Pushback from Democrats

However, Financial Services Committee ranking Democrat Rep. Maxine Waters of California said that Republicans “are pushing for deregulation and seeking to make it harder for regulators to respond to situations like this in the future by requiring more paperwork and other burdensome requirements.”

She added that committee Democrats were prepared to offer solutions that would hold bank executives accountable, “reverse Trump-era deregulation, and enhance supervision of the large banks to better protect our banking system.”

Waters said the legislation does not accomplish those goals, stating, “I’m failing to see how this bill would avoid another bank failure.”

She further singled out a provision in the bill that would require the Federal Reserve’s vice chairman of supervision to either have been a supervisor of a financial institution or to have worked in one. Waters said the provision was an “unscrupulous” attack on Michael Barr, who currently holds that position and has criticized Trump-era changes to the Dodd-Frank Act that he said loosened supervision of financial institutions.

Andy Barr responded, saying, “the idea that this underlying legislation hampers regulators is just false.”

Response From Credit Union Group

In a letter to the committee, NAFCU Vice President of Legislative Affairs Brad Thaler said the trade group supports the bill.

“This semiannual testimony will give Congress an opportunity to check in on an Administration’s plans and actions related to regulation of our nation’s credit unions and act accordingly,” he wrote.
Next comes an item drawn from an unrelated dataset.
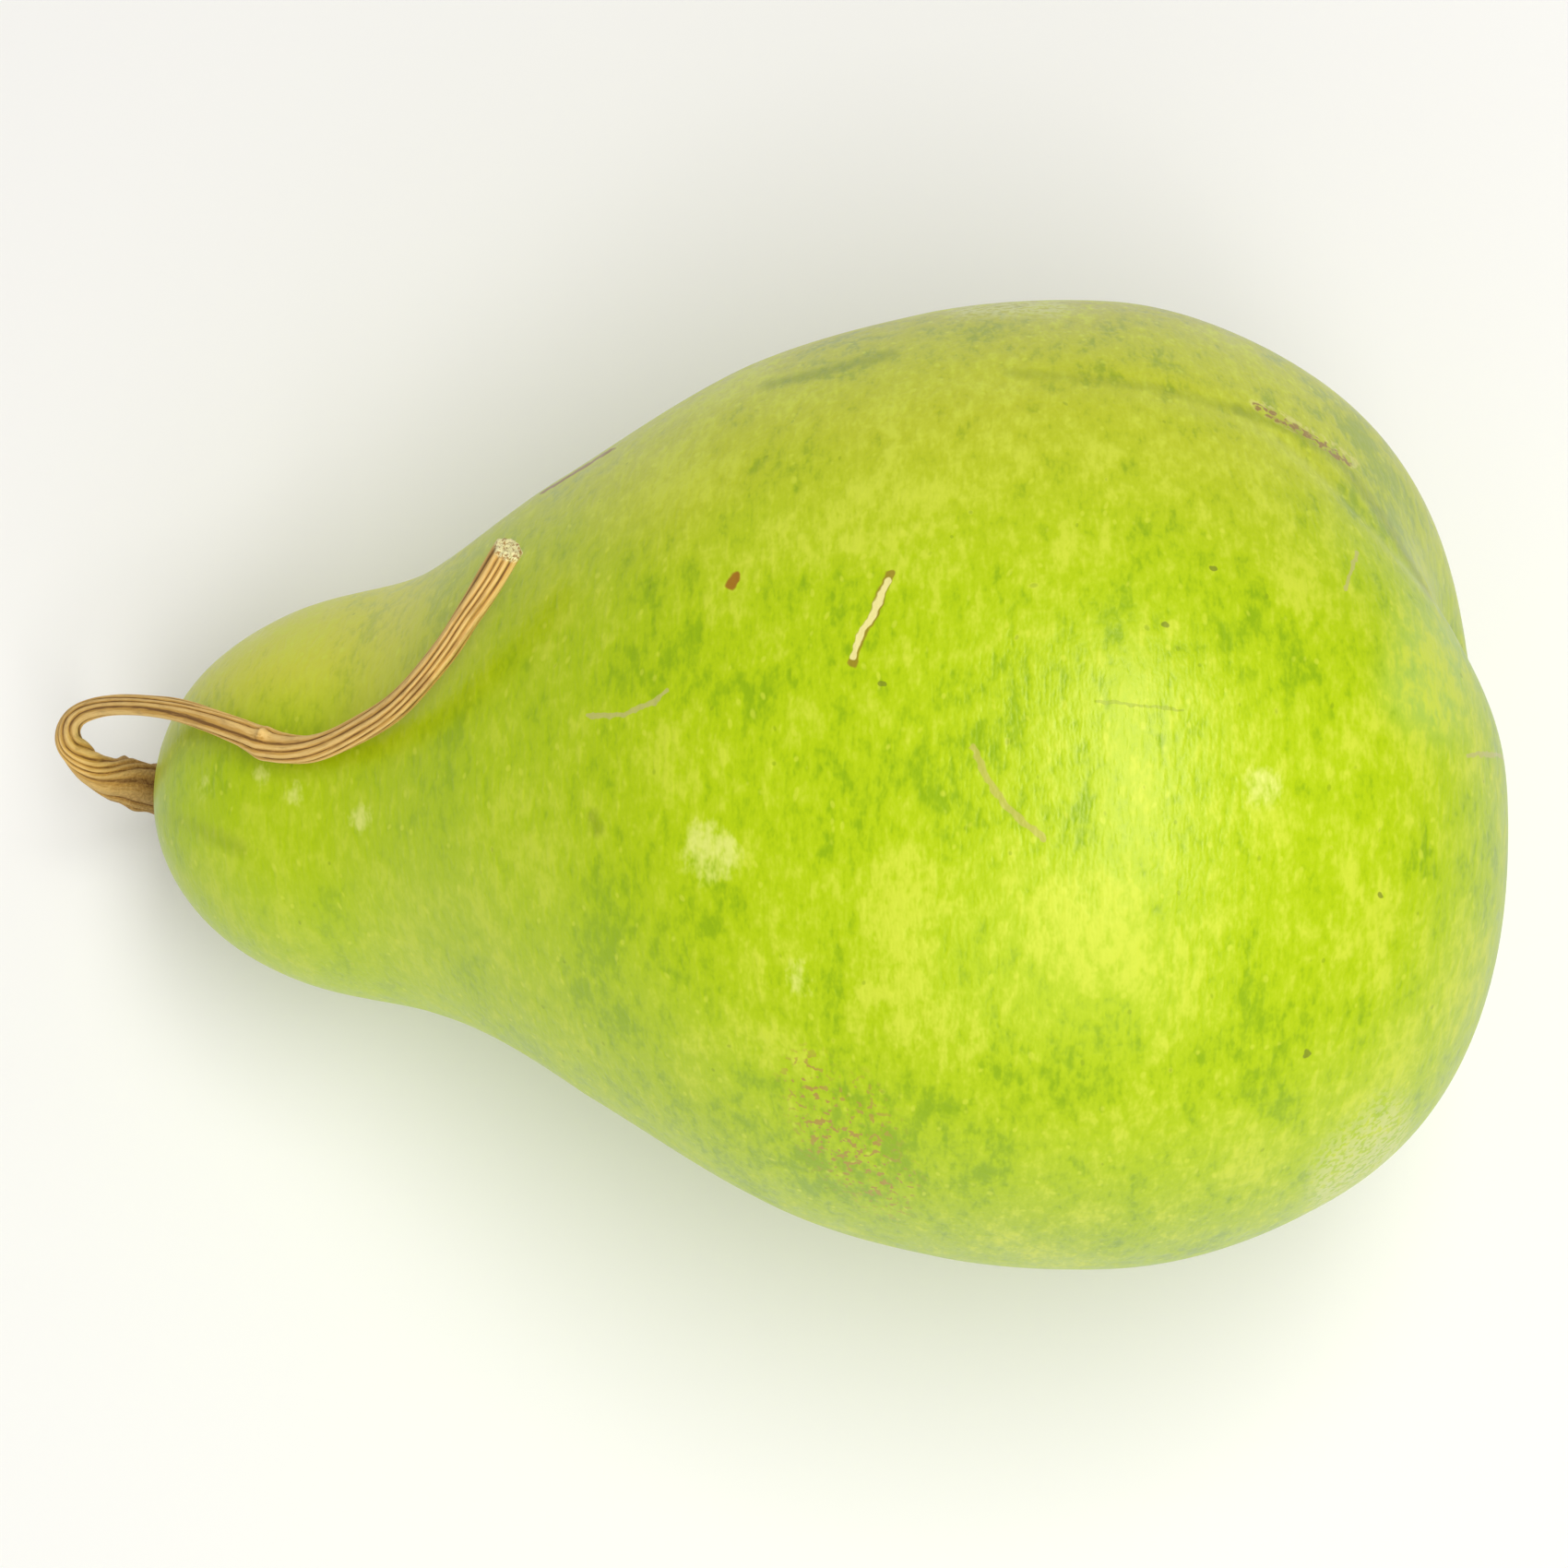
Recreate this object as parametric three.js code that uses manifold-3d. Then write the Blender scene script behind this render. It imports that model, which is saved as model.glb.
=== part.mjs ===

However, Americans for Financial Reform sharply criticized the legislation, focusing on the FSOC provisions, which they said would weaken the council by subjecting its designation authority to congressional review.

“This would render the FSOC designation authority under Title I of Dodd-Frank futile—given that any company large enough to be designated certainly has the resources to successfully lobby Congress—and unnecessarily politicizes the agency’s efforts to monitor companies that pose an outsized risk to our financial system,” the group stated.

In addition, they noted that the bill would cap FSOC funding at its FY22 level—starving the agency of needed backing.

Finally, the group said, the legislation would require the president to appoint an “independent” voting member who is of a different party from the president and ban the council from establishing any advisory committees. FSOC has formed an advisory panel on climate change.

“These provisions are painstakingly obvious attempts to politicize the work of the agency,” Americans for Financial Reform concluded.